En Syrie, l’année 1954 voit se succéder des soulèvements druze puis hachémite. L’armée dépose Chichakli[2] et c’est le retour à un régime civil. L’armée est divisée, la question Croissant fertile réapparaît : le projet d’une région rêvée allant du Liban à l’Irak. Les élections de septembre 1954 mènent à un glissement à gauche. La Syrie est instable, agitée de rumeurs diverses mais est aussi le foyer d’une vie culturelle moderne.

Cette période marque l’entrée de l’orient arabe dans la guerre froide. La Grande-Bretagne cherche à transformer une domination en partenariat mais les arabes veulent se débarrasser de présence étrangère sur meurs territoires. Churchill est premier ministre. Londres a restitué la base de Suez aux autorités égyptiennes avec une clause de retour en cas d’attaque turque ou de guerre mondiale (en 1954 la peur du feu nucléaire est répandue).

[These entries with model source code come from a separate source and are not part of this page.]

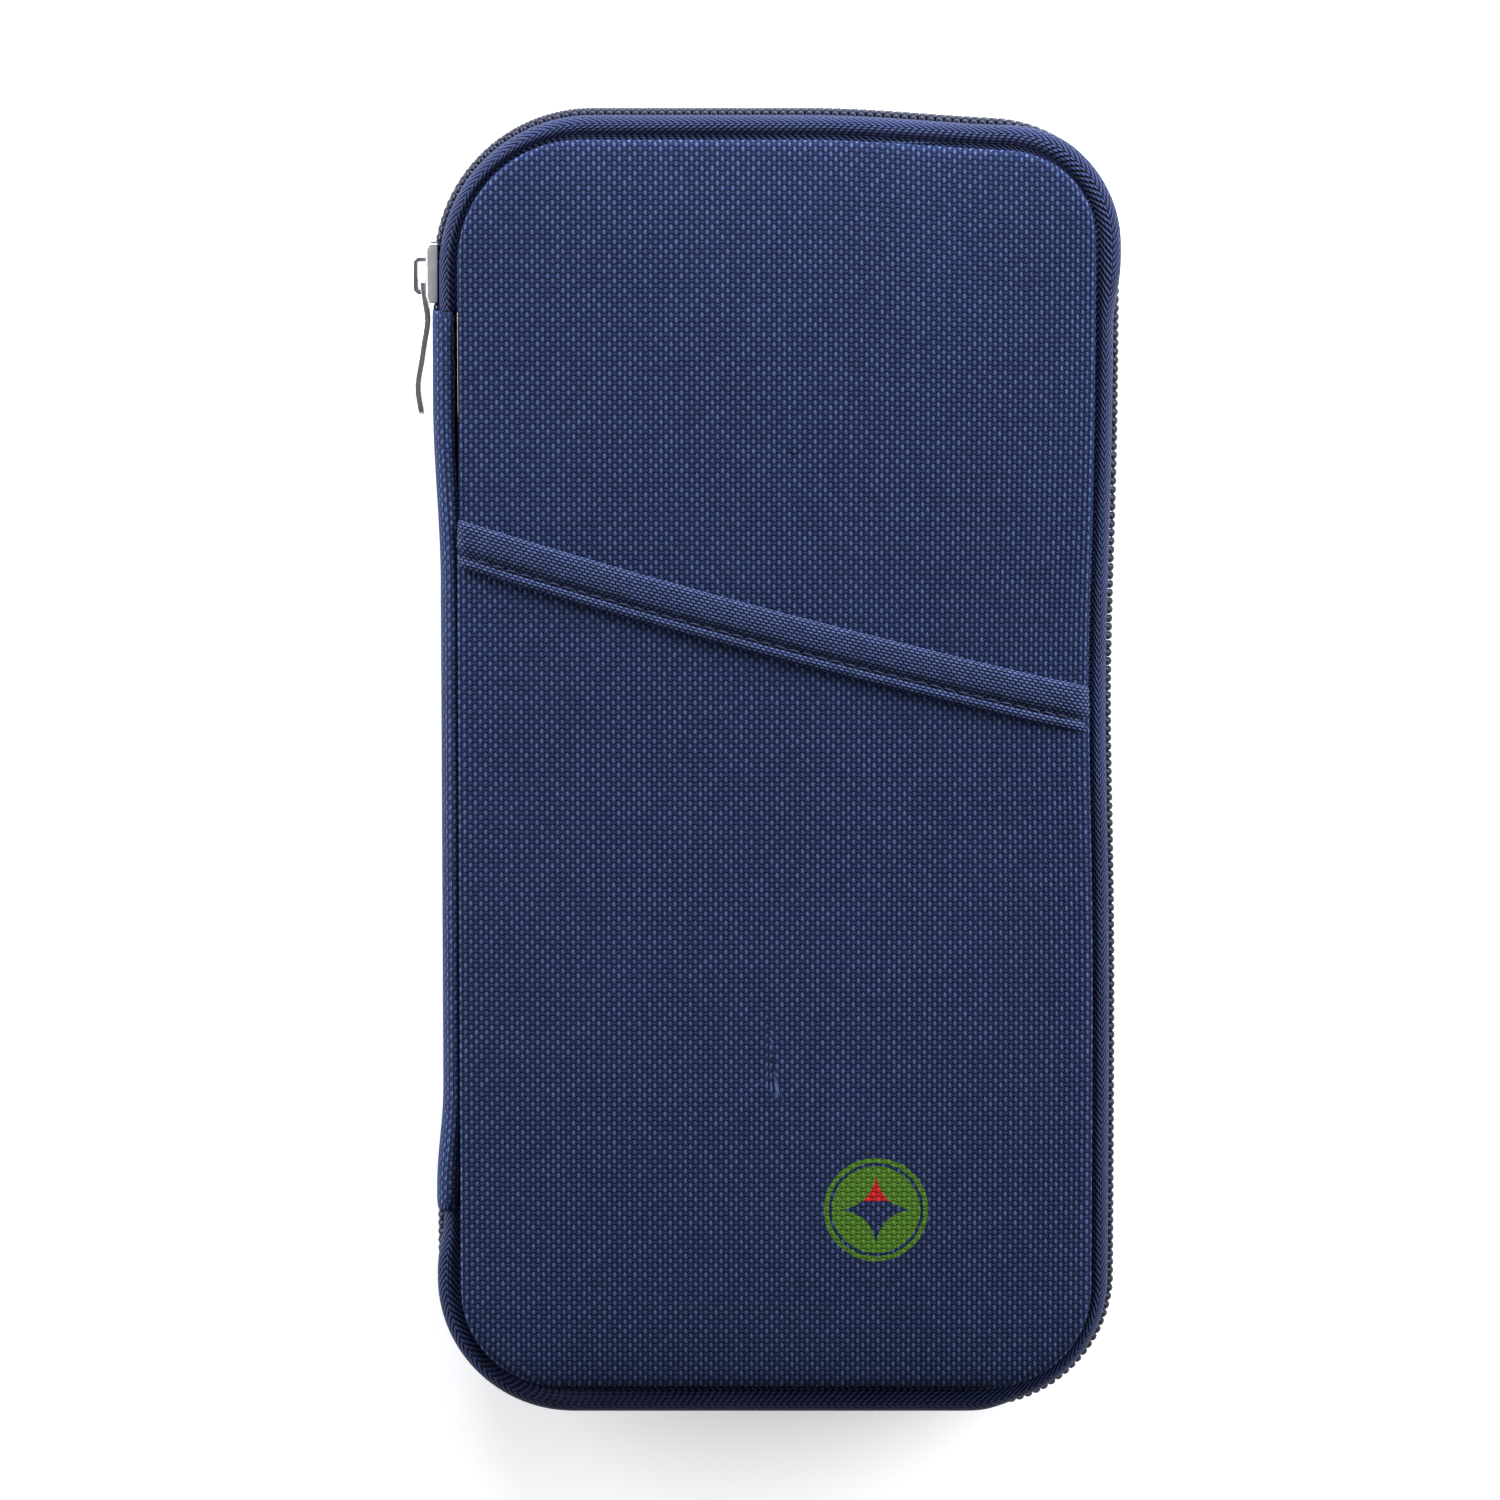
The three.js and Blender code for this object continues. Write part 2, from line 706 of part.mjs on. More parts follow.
function addCoinPocket() {
  const wall = 1.5;
  const shell = plate(coinL, coinR, coinFoot, coinHead, 5, backFloor, coinTop);
  const room = plate(coinL + wall, coinR - wall, coinFoot + wall, coinHead - wall, 4,
    backFloor - 1, coinTop - coinShellT);
  const slot = box(slotL, slotR, coinZipY - coinSlotHalf, coinZipY + coinSlotHalf,
    coinTop - 2, coinTop + 1);
  add('coin_pocket_panel', cut(shell, room, slot), 'lining');
}

function addCoinTape(name, y0, y1) {
  add(name, box(slotL - 3, slotR + 3, y0, y1, coinTapeLow, coinTapeHigh), 'tape');
}

function addCoinCoil(name, y0, y1) {
  const chamferY = 0.35;
  const chamferZ = 0.4;
  add(name, runX([
    [y0 + chamferY, coinCoilLow],
    [y1 - chamferY, coinCoilLow],
    [y1, coinCoilLow + chamferZ],
    [y1, coinCoilHigh - chamferZ],
    [y1 - chamferY, coinCoilHigh],
    [y0 + chamferY, coinCoilHigh],
    [y0, coinCoilHigh - chamferZ],
    [y0, coinCoilLow + chamferZ],
  ], coinCoilL, coinCoilR), 'coil');
}

function addCoinStop(name, x0) {
  const half = 2.4;
  add(name, box(x0, x0 + 1.4, coinZipY - half, coinZipY + half, coinCoilLow, coinCoilHigh + 0.3), 'metal');
}

const tapeNear = coinCoilGap + 0.1;
const tapeFar = coinSlotHalf + 2.2;
const coilFar = coinCoilGap + 1.7;
addCoinPocket();
addCoinTape('coin_tape_upper', coinZipY + tapeNear, coinZipY + tapeFar);
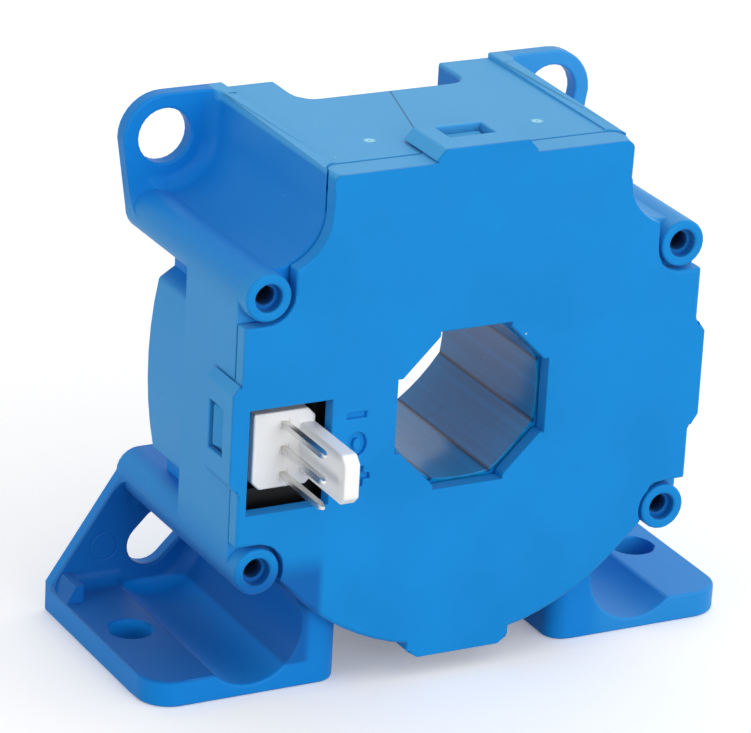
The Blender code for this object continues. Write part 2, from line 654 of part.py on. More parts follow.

1953 c’est la fin de la guerre Corée, en 1954 la fin de la guerre d’Indochine. Il y a une certaine détente à l’ouest mais pas au Moyen-Orient. L’idée d’une frontière collective de Méditerranée jusqu’à Chine progresse, c’est le projet britannique de North frontier. Les Etats-Unis distribuent un aide militaire aux pays pro-occidentaux sur cette ligne de frontière ce qui inquiète Israël mais aussi d’autres pays arabes d’ailleurs, spécialement Irak. En juillet 1954, Londres et Le Caire paraphent l’accord de rétrocession de la base de Suez.

L’Egypte veut instaurer son hégémonie l’Orient arabe tout en se proclamant anticommuniste. Nasser parle surtout développement économique intérieur dans ses discours. Toutefois, il accuse les Frères musulmans et les communistes d’être opposés au traité avec la Grande-Bretagne de rétrocession de Suez et de combattre le régime. Israël continue à favoriser des attentats menés par des militants juifs en Egypte pour tenter de torpiller le traité avec Londres, ce qui aura impact négatif sur la situation des juifs en Egypte. Nasser charge Sadate de fonder un islam laïque.


[1] L’Egypte n’est pas le seul pays à « recycler » des nazis : à l’époque, sur 70 000 hommes de la Légion étrangère en France, la moitié sont allemands, ce qui fera dire à qu’à Diên-Biên-Phu en 1954 on parlait plus français du côté du vietminh que de l’armée française…

[2] Il part en exil au Liban puis au Brésil où il sera assassiné par un druze en 1964 sur ordre du gouvernement syrien voulant se venger des bombardements menés sur les montagnes druzes du temps de Chichakli. Toute sa famille sera également assassinée partout dans le monde.